À l’occasion de Drawing Now, le salon du dessin contemporain, est décerné le prix du même nom qui récompense un jeune dessinateur. Cette année, c’est Lucie Picandet, dont la Collection possède une œuvre, "Œil-de-bœuf « Aux glaces » – Paysages intérieurs d’Hui 7", du projet "Celui que je suis", qui l’a remporté. Pour l’occasion, on a cherché à savoir de quoi est fait l’univers onirique et protéiforme de l’artiste... Entretien.

 

 

Vous souvenez-vous de votre rencontre avec l’art ?

À 16 ans, j’ai commencé à écrire : je séchais les cours pour pouvoir écrire toute la journée dans des cafés. C’était un mélange de croquis et de textes. Obnubilée par les sonorités, je travaillais beaucoup en alexandrins, en sizains ; j’écrivais des poèmes sursaturés de correspondances sonores qui devenaient très abstraits. Je suis revenue à l’image par la suite aux Beaux-Arts, quand j’ai voulu mettre en images une nouvelle que j’avais écrite en vers. 

 

Vous utilisez la peinture, la broderie, le dessin, le texte… Comment tous ces médias s’articulent-ils dans votre pratique ?

L’un fait avancer l’autre : le travail de poésie et de fiction demande ensuite à être mis en image, puis l’image va dépasser le texte, etc., en crescendo. J’ai du mal à montrer mes textes : j’écris dans une langue inventée, ce qui créé une rupture avec le langage comme lien social, et donc peut susciter le malaise ou le rejet. Alors je fais exister ces textes à travers mon travail plastique. J’utilise aussi la broderie qui est pour moi une manière de dessiner et d’écrire en même temps.    

 

Pouvez-vous nous parler de Ce que je suis, projet sur lequel vous travaillez depuis des années ?

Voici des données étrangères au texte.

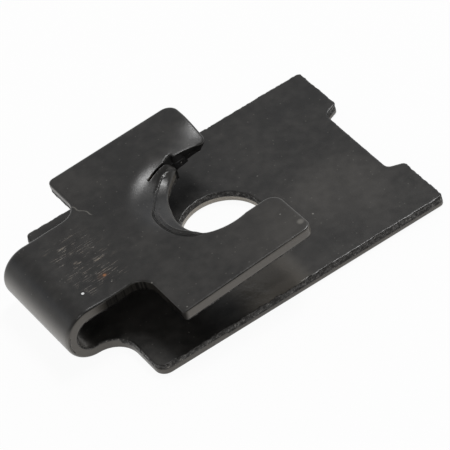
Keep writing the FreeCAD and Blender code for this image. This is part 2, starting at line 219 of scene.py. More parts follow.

Celui que je suis rassemble tout mon travail depuis mes études. C’est un projet que j’ai amorcé à une période où j’avais des sensations particulières, presque prémonitoires. En août 2005, aux Puces, je suis tombée une carte postale ancienne qui m’a donné une très forte impression de déjà-vécu. C’était une photographie un peu bancale d’un château où tous les éléments étaient étrangement cadrés, ce qui m’a fascinée. J’ai retrouvé le château de la carte, je suis allée physiquement sur les lieux, j’ai repris la photo, mais je ne suis pas parvenue à retrouver l’origine de ma réaction, le souvenir initial... Elle demeure inexplicable. Cette découverte a été un renversement où le corps – que j’associe étroitement à l’inconscient – a pris le pas sur la conscience en percevant avant elle une information du monde extérieur. Ce renversement-là, c’est justement ce que j’essaie de décrire dans mes Paysages intérieurs.    

 

La mémoire est une thématique centrale dans votre travail. Comment l’abordez-vous ?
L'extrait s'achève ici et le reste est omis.